WHAT THIS TASK INVOLVES
Beginning with the line that contains "make_collar(parts)" and ending with the line that contains "bpy.context.scene.collection.objects.link(empty)", reproduce each line exactly; include both and add nothing.

SUPPLIED DATA
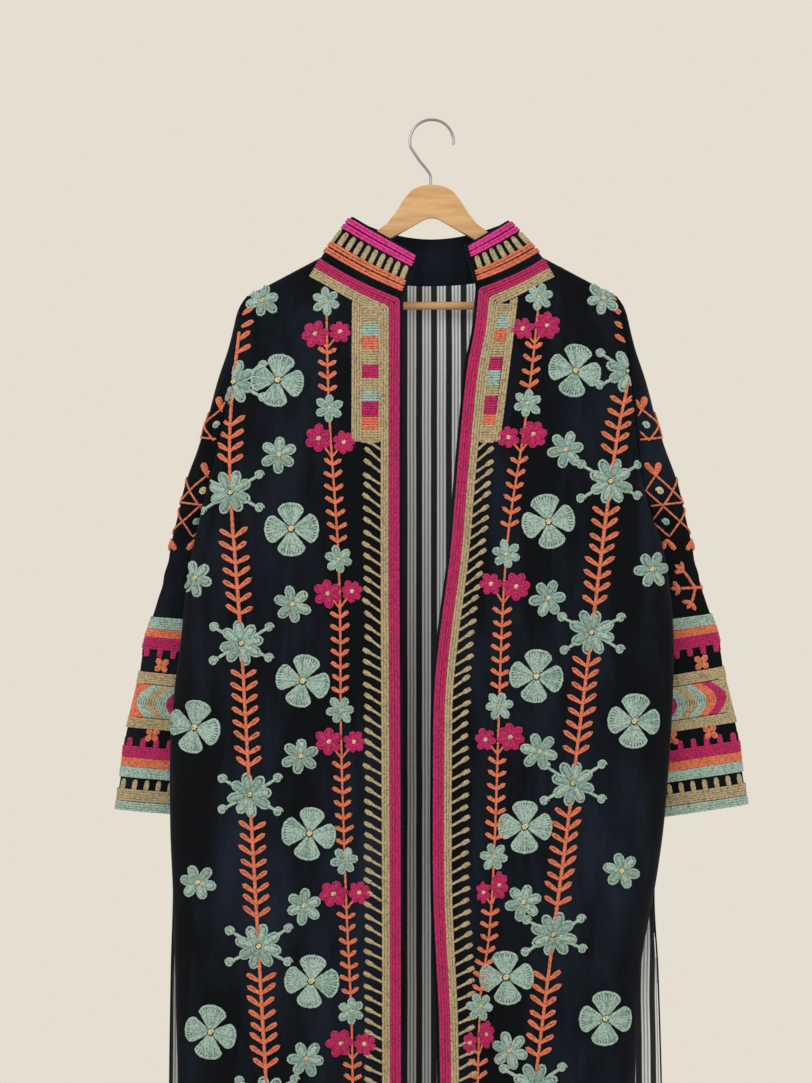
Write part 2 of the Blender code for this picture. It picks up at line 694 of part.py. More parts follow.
def make_hanger_bar(collection):
    bpy.ops.mesh.primitive_cylinder_add(vertices=ROUND_SIDES, radius=BAR_RADIUS, depth=2.0 * BAR_HALF,
                                        location=(0.0, 0.0, BAR_Z),
                                        rotation=(0.0, math.pi / 2.0, 0.0))
    made = bpy.context.object
    made.name = "hanger_bar"
    made.data.materials.append(material("beech"))
    made.data.shade_smooth()
    made.data.set_sharp_from_angle(angle=math.radians(40))
    for owner in list(made.users_collection):
        owner.objects.unlink(made)
    collection.objects.link(made)


def hook_points():
    """The hook's bow, its slanted neck and its stem, in the plane of the hanger."""
    centre_z = WIRE_RADIUS - HOOK_RADIUS
    points = []
    for step in range(HOOK_SPANS + 1):
        angle = math.radians(mix(*HOOK_TURN, step / HOOK_SPANS))
        points.append((HOOK_RADIUS * math.cos(angle), centre_z + HOOK_RADIUS * math.sin(angle)))
    return points + list(HOOK_NECK)


def make_hanger_hook(collection):
    curve = bpy.data.curves.new("hanger_hook", "CURVE")
    curve.dimensions = "3D"
    curve.bevel_depth = WIRE_RADIUS
    curve.bevel_resolution = 2
    curve.use_fill_caps = True
    spline = curve.splines.new("POLY")
    points = hook_points()
    spline.points.add(len(points) - 1)
    for point, (x, z) in zip(spline.points, points):
        point.co = (x, 0.0, z, 1.0)
    curve.materials.append(material("chrome"))
    made = bpy.data.objects.new("hanger_hook", curve)
    collection.objects.link(made)


def main():
    clear_scene()
    parts = new_collection("chapan_robe")
    cutters = new_collection("cutters")
    make_fronts(parts)
    make_back(parts)
    make_collar(parts)
    make_sleeves(parts)
    make_hanger_body(parts, cutters)
    make_hanger_bar(parts)
    make_hanger_hook(parts)


main()
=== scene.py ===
"""Looks of an embroidered velvet robe on a wooden hanger.

Metres, +Z up, the front faces -Y and +X is to the viewer's right. The cloth follows the surfaces of
the model's own solids; the stitches are laid on the cloth row by row.
"""

import math
import random

import bmesh
import bpy
from bpy.props import FloatProperty, FloatVectorProperty, IntProperty, PointerProperty
from bpy.types import Operator, Panel, PropertyGroup
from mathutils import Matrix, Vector


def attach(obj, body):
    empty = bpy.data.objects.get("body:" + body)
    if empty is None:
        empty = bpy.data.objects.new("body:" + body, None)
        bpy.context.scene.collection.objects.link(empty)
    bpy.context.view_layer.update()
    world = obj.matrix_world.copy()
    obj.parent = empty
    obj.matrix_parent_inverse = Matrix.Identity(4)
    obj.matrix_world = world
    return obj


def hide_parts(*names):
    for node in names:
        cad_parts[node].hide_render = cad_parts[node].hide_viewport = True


bl_info = {
    "name": "Embroidered velvet robe",
    "version": (1, 0, 0),
    "blender": (4, 5, 0),
    "location": "3D View > Sidebar > Robe",
    "description": "Velvet, striped lining, chain stitch and wooden hanger for a long open robe",
    "category": "Object",
}

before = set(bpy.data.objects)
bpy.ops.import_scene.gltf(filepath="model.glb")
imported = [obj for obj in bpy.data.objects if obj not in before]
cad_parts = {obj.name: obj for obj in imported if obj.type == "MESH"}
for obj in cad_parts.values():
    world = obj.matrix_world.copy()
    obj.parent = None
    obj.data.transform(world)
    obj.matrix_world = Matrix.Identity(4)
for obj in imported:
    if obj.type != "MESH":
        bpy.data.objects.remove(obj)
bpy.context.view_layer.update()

# The robe and its hanger in metres, as their own solids have them: cloth and seams
CLOTH = 0.0020
COLLAR_CLOTH = 0.0025
LINING_CLOTH = 0.0010
SEAM_GAP = 0.0003
ARMHOLE_GAP = 0.0009
LINING_GAP = 0.0007
# Shoulders, which lie on the hanger's arms, and the sides down to the hem
SHOULDER_TIP_X = 0.222
SHOULDER_PEAK_Z = -0.0943
SHOULDER_SLOPE = 0.53
SHOULDER_ROUND = 0.0105
NECK_X = 0.134
UNDERARM_Z = -0.470
SLIT_Z = -0.930
SLIT_FADE = 0.20
SLIT_OPEN = 0.012
HEM_Z = -1.340
# Depth of the body in front of and behind the hanger
FRONT_SWELL = 0.035
FRONT_SWELL_DROP = 0.16
FRONT_SIDE_ROUND = 0.080
BACK_SWELL = 0.0135
BACK_SWELL_DROP = 0.12
BACK_SIDE_ROUND = 0.140
ARMHOLE_SWELL = 0.012
ARMHOLE_FULLNESS = 0.7
ARMHOLE_CLOSING = 4
# Neckline and collar
FRONT_NECK_Z = {-1: -0.218, 1: -0.204}
NECK_SAG = 0.003
BACK_NECK_Z = -0.197
BACK_NECK_CURVE = 2.5
COLLAR_SIDE_TOP = {-1: (0.0975, -0.1165), 1: (0.0935, -0.1210)}
COLLAR_END_TOP = {-1: (-0.016, -0.168), 1: (0.040, -0.156)}
COLLAR_BACK_TOP_Z = -0.140
COLLAR_LEAN = 0.007
BAND_ZONE = 0.062
# Hanger
WOOD_HALF = 0.006
WOOD_ROUND = 0.0035
WOOD_CORNER = 0.006
WIRE_RADIUS = 0.00175
HOOK_RADIUS = 0.0265
HOOK_TURN = (-9.0, 197.0)
HOOK_SPANS = 20
STEM_X = -0.0012
STEM_END_Z = -0.0915
HOOK_NECK = (
    (-0.0150, -0.0480), (-0.0048, -0.0605), (-0.0020, -0.0645), (STEM_X, -0.0690), (STEM_X, -0.0800),
    (STEM_X, STEM_END_Z))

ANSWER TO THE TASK
    make_collar(parts)
    make_sleeves(parts)
    make_hanger_body(parts, cutters)
    make_hanger_bar(parts)
    make_hanger_hook(parts)


main()
=== scene.py ===
"""Looks of an embroidered velvet robe on a wooden hanger.

Metres, +Z up, the front faces -Y and +X is to the viewer's right. The cloth follows the surfaces of
the model's own solids; the stitches are laid on the cloth row by row.
"""

import math
import random

import bmesh
import bpy
from bpy.props import FloatProperty, FloatVectorProperty, IntProperty, PointerProperty
from bpy.types import Operator, Panel, PropertyGroup
from mathutils import Matrix, Vector


def attach(obj, body):
    empty = bpy.data.objects.get("body:" + body)
    if empty is None:
        empty = bpy.data.objects.new("body:" + body, None)
        bpy.context.scene.collection.objects.link(empty)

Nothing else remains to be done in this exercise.